• Recorded data

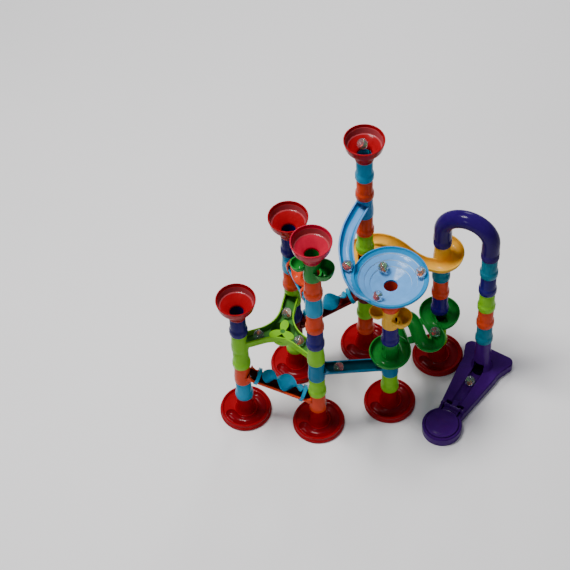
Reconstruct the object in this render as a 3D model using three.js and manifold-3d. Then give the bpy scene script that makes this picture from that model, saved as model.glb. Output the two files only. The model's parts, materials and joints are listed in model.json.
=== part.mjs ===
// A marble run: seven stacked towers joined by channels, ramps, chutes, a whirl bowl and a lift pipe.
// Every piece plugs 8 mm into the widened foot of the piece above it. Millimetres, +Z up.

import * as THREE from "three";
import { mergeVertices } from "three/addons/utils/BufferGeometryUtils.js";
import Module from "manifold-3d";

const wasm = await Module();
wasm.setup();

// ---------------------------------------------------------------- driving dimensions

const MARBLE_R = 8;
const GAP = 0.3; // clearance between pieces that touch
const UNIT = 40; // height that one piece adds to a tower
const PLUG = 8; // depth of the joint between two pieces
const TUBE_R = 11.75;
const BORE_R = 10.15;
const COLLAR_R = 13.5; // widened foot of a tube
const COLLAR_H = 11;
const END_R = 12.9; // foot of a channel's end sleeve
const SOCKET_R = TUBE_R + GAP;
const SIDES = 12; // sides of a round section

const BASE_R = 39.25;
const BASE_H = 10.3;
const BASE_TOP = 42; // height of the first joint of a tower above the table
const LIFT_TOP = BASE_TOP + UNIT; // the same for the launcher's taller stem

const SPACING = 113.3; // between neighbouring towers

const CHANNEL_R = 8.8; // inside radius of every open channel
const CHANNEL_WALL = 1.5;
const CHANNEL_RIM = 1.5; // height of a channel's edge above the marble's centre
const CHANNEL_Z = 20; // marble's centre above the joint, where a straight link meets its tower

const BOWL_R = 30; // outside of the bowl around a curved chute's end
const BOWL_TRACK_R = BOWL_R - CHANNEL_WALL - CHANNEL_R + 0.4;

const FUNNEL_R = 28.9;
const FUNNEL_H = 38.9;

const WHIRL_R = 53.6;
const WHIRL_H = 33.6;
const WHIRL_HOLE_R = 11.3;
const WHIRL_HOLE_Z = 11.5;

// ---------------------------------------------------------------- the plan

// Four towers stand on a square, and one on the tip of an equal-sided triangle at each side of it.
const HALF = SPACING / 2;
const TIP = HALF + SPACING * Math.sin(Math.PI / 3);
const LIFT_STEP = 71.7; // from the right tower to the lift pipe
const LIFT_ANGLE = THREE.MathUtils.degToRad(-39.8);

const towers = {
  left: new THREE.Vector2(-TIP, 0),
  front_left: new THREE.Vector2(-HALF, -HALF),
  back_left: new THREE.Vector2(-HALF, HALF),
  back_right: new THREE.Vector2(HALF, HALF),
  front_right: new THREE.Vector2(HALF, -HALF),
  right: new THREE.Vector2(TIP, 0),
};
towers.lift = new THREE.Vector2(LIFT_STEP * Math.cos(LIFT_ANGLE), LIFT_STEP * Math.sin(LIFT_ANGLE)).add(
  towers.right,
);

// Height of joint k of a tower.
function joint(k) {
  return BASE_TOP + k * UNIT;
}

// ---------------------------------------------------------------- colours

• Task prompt
Write the material out again in its entirety, exactly as shown.

• Answer to the task
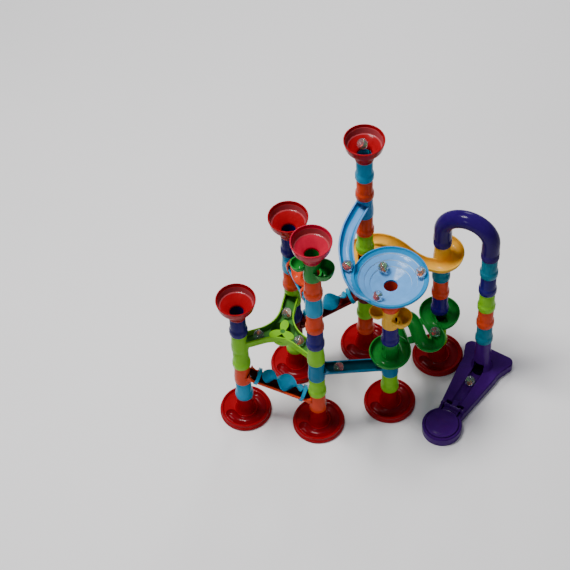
Reconstruct the object in this render as a 3D model using three.js and manifold-3d. Then give the bpy scene script that makes this picture from that model, saved as model.glb. Output the two files only. The model's parts, materials and joints are listed in model.json.
=== part.mjs ===
// A marble run: seven stacked towers joined by channels, ramps, chutes, a whirl bowl and a lift pipe.
// Every piece plugs 8 mm into the widened foot of the piece above it. Millimetres, +Z up.

import * as THREE from "three";
import { mergeVertices } from "three/addons/utils/BufferGeometryUtils.js";
import Module from "manifold-3d";

const wasm = await Module();
wasm.setup();

// ---------------------------------------------------------------- driving dimensions

const MARBLE_R = 8;
const GAP = 0.3; // clearance between pieces that touch
const UNIT = 40; // height that one piece adds to a tower
const PLUG = 8; // depth of the joint between two pieces
const TUBE_R = 11.75;
const BORE_R = 10.15;
const COLLAR_R = 13.5; // widened foot of a tube
const COLLAR_H = 11;
const END_R = 12.9; // foot of a channel's end sleeve
const SOCKET_R = TUBE_R + GAP;
const SIDES = 12; // sides of a round section

const BASE_R = 39.25;
const BASE_H = 10.3;
const BASE_TOP = 42; // height of the first joint of a tower above the table
const LIFT_TOP = BASE_TOP + UNIT; // the same for the launcher's taller stem

const SPACING = 113.3; // between neighbouring towers

const CHANNEL_R = 8.8; // inside radius of every open channel
const CHANNEL_WALL = 1.5;
const CHANNEL_RIM = 1.5; // height of a channel's edge above the marble's centre
const CHANNEL_Z = 20; // marble's centre above the joint, where a straight link meets its tower

const BOWL_R = 30; // outside of the bowl around a curved chute's end
const BOWL_TRACK_R = BOWL_R - CHANNEL_WALL - CHANNEL_R + 0.4;

const FUNNEL_R = 28.9;
const FUNNEL_H = 38.9;

const WHIRL_R = 53.6;
const WHIRL_H = 33.6;
const WHIRL_HOLE_R = 11.3;
const WHIRL_HOLE_Z = 11.5;

// ---------------------------------------------------------------- the plan

// Four towers stand on a square, and one on the tip of an equal-sided triangle at each side of it.
const HALF = SPACING / 2;
const TIP = HALF + SPACING * Math.sin(Math.PI / 3);
const LIFT_STEP = 71.7; // from the right tower to the lift pipe
const LIFT_ANGLE = THREE.MathUtils.degToRad(-39.8);

const towers = {
  left: new THREE.Vector2(-TIP, 0),
  front_left: new THREE.Vector2(-HALF, -HALF),
  back_left: new THREE.Vector2(-HALF, HALF),
  back_right: new THREE.Vector2(HALF, HALF),
  front_right: new THREE.Vector2(HALF, -HALF),
  right: new THREE.Vector2(TIP, 0),
};
towers.lift = new THREE.Vector2(LIFT_STEP * Math.cos(LIFT_ANGLE), LIFT_STEP * Math.sin(LIFT_ANGLE)).add(
  towers.right,
);

// Height of joint k of a tower.
function joint(k) {
  return BASE_TOP + k * UNIT;
}

// ---------------------------------------------------------------- colours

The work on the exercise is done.